## Start
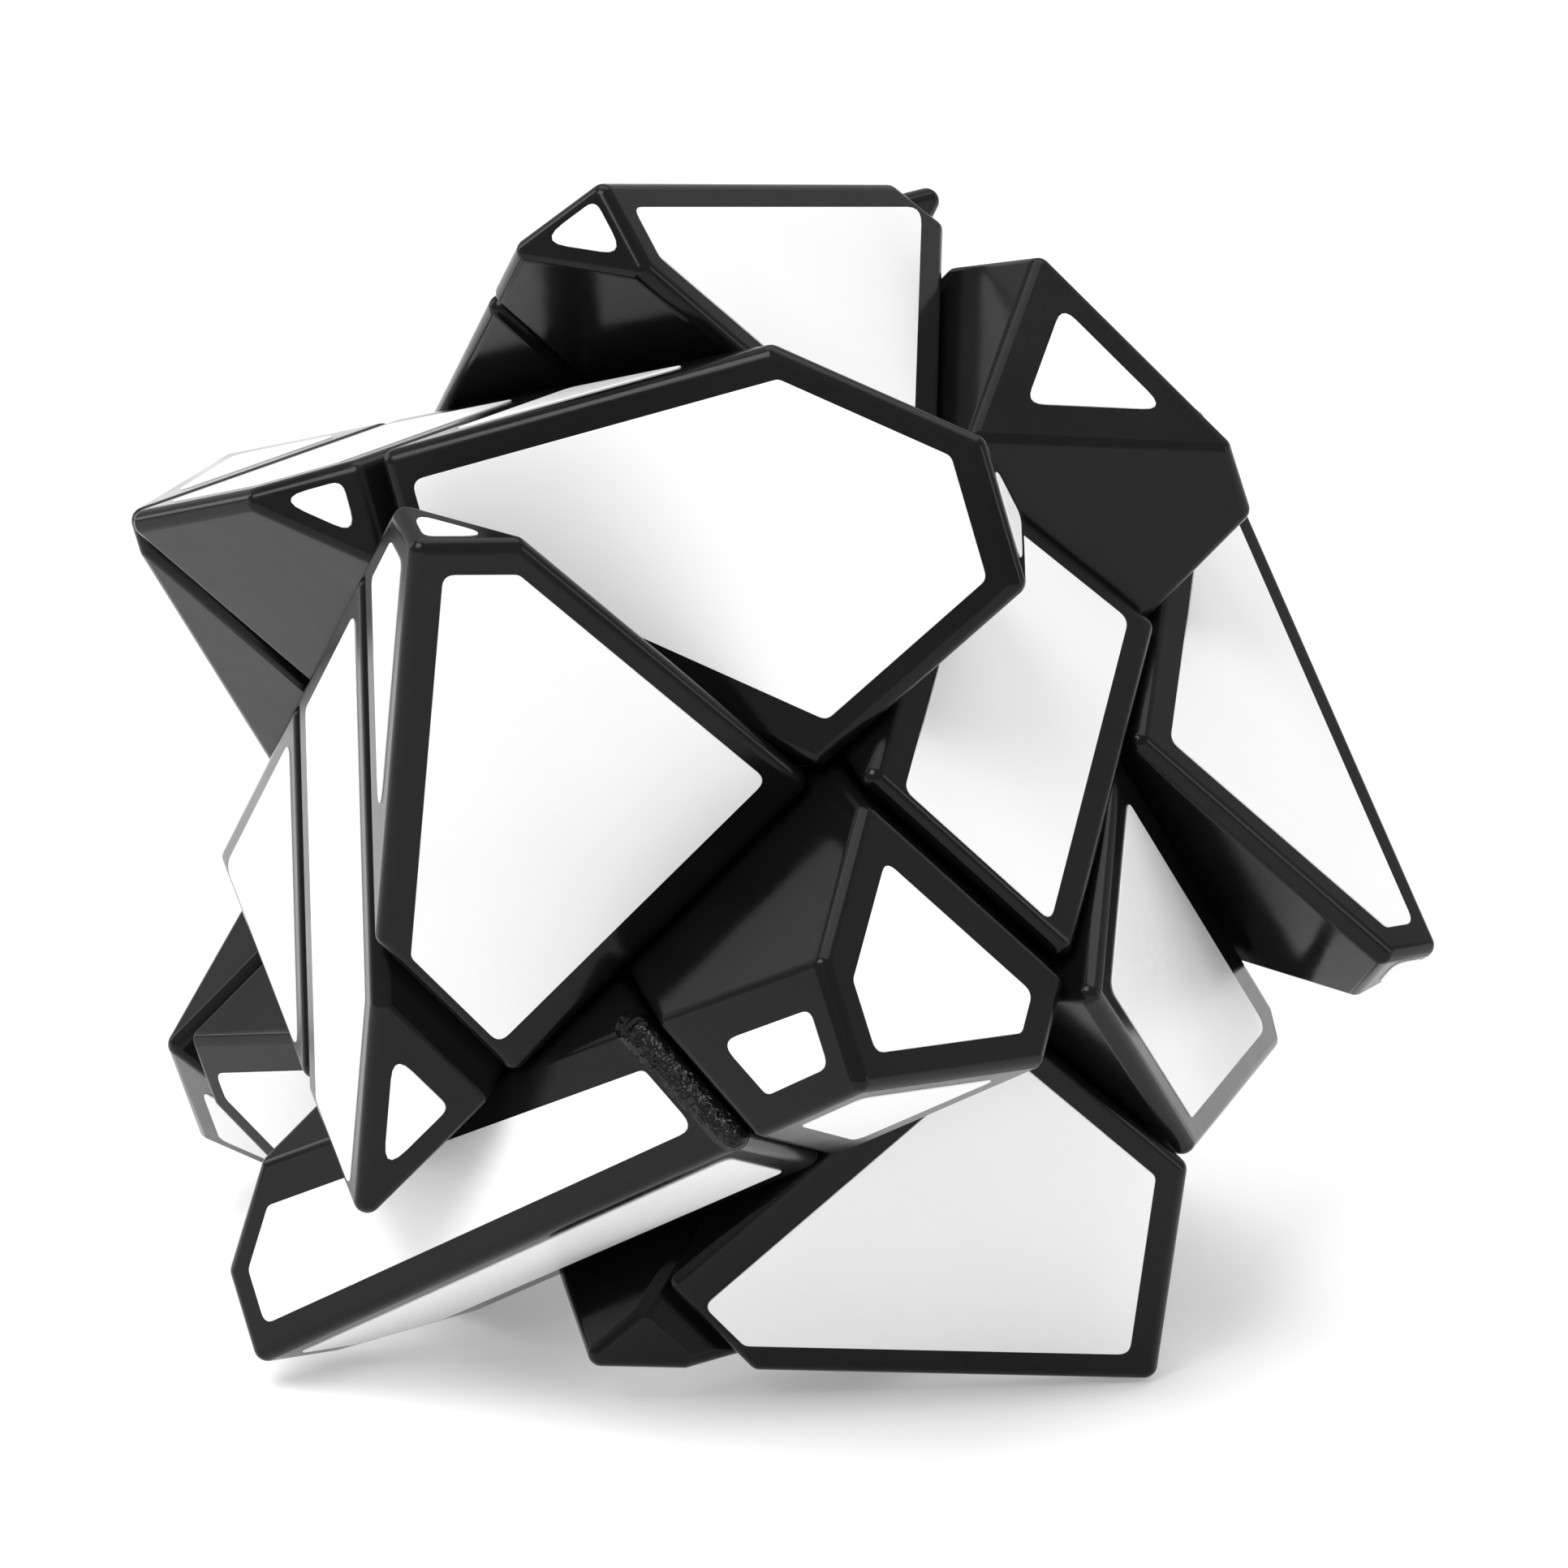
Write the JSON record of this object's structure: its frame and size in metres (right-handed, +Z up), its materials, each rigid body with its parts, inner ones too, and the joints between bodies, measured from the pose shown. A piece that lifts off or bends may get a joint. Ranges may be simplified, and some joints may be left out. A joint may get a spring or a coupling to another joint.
{
  "type": "twisty puzzle",
  "caption": "Shape-shifting 3x3x3 twisty puzzle of glossy black plastic blocks with white facets, its layers left part way through a turn.",
  "frame": {"origin": "centre of the bounding box's bottom face, on the floor the puzzle rests on", "axes": "+Z up, -Y the side the picture shows, +X to its right"},
  "size_m": [0.0864, 0.096, 0.0811],
  "materials": {
    "black_plastic": "glossy",
    "core_nylon": "satin",
    "steel": "satin",
    "sticker_white": "satin"
  },
  "bodies": {
    "middle": {"core": "core_nylon", "middle_centre_1": "black_plastic", "middle_centre_2": "black_plastic", "middle_centre_3": "black_plastic", "middle_centre_4": "black_plastic", "middle_edge_1": "black_plastic", "middle_edge_2": "black_plastic", "middle_edge_3": "black_plastic", "middle_edge_4": "black_plastic", "screw_1": "steel", "screw_2": "steel", "screw_3": "steel", "screw_4": "steel", "screw_5": "steel", "screw_6": "steel", "spring_1": "steel", "spring_2": "steel", "spring_3": "steel", "spring_4": "steel", "spring_5": "steel", "spring_6": "steel", "washer_1": "steel", "washer_2": "steel", "washer_3": "steel", "washer_4": "steel", "washer_5": "steel", "washer_6": "steel"},
    "upper": {"upper_centre_1": "black_plastic", "upper_corner_1": "black_plastic", "upper_corner_2": "black_plastic", "upper_corner_3": "black_plastic", "upper_corner_4": "black_plastic", "upper_edge_1": "black_plastic", "upper_edge_2": "black_plastic", "upper_edge_3": "black_plastic", "upper_edge_4": "black_plastic"},
    "lower": {"lower_centre_1": "black_plastic", "lower_corner_1": "black_plastic", "lower_corner_2": "black_plastic", "lower_corner_3": "black_plastic", "lower_corner_4": "black_plastic", "lower_edge_1": "black_plastic", "lower_edge_2": "black_plastic", "lower_edge_3": "black_plastic", "lower_edge_4": "black_plastic"}
  },
  "joints": [
    {"name": "upper_turn", "type": "hinge", "parent": "middle", "child": "upper", "pos_m": [-0.00481, 0.00036, 0.03524], "axis": [-0.6595, -0.2597, 0.7054], "continuous": true},
    {"name": "lower_turn", "type": "hinge", "parent": "middle", "child": "lower", "pos_m": [-0.00481, 0.00036, 0.03524], "axis": [-0.6595, -0.2597, 0.7054], "continuous": true}
  ]
}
## End
Sift the material for lines with the string "bodies". Copy each one found.

◆ **THE OUTPUT**:
Write the JSON record of this object's structure: its frame and size in metres (right-handed, +Z up), its materials, each rigid body with its parts, inner ones too, and the joints between bodies, measured from the pose shown. A piece that lifts off or bends may get a joint. Ranges may be simplified, and some joints may be left out. A joint may get a spring or a coupling to another joint.
  "bodies": {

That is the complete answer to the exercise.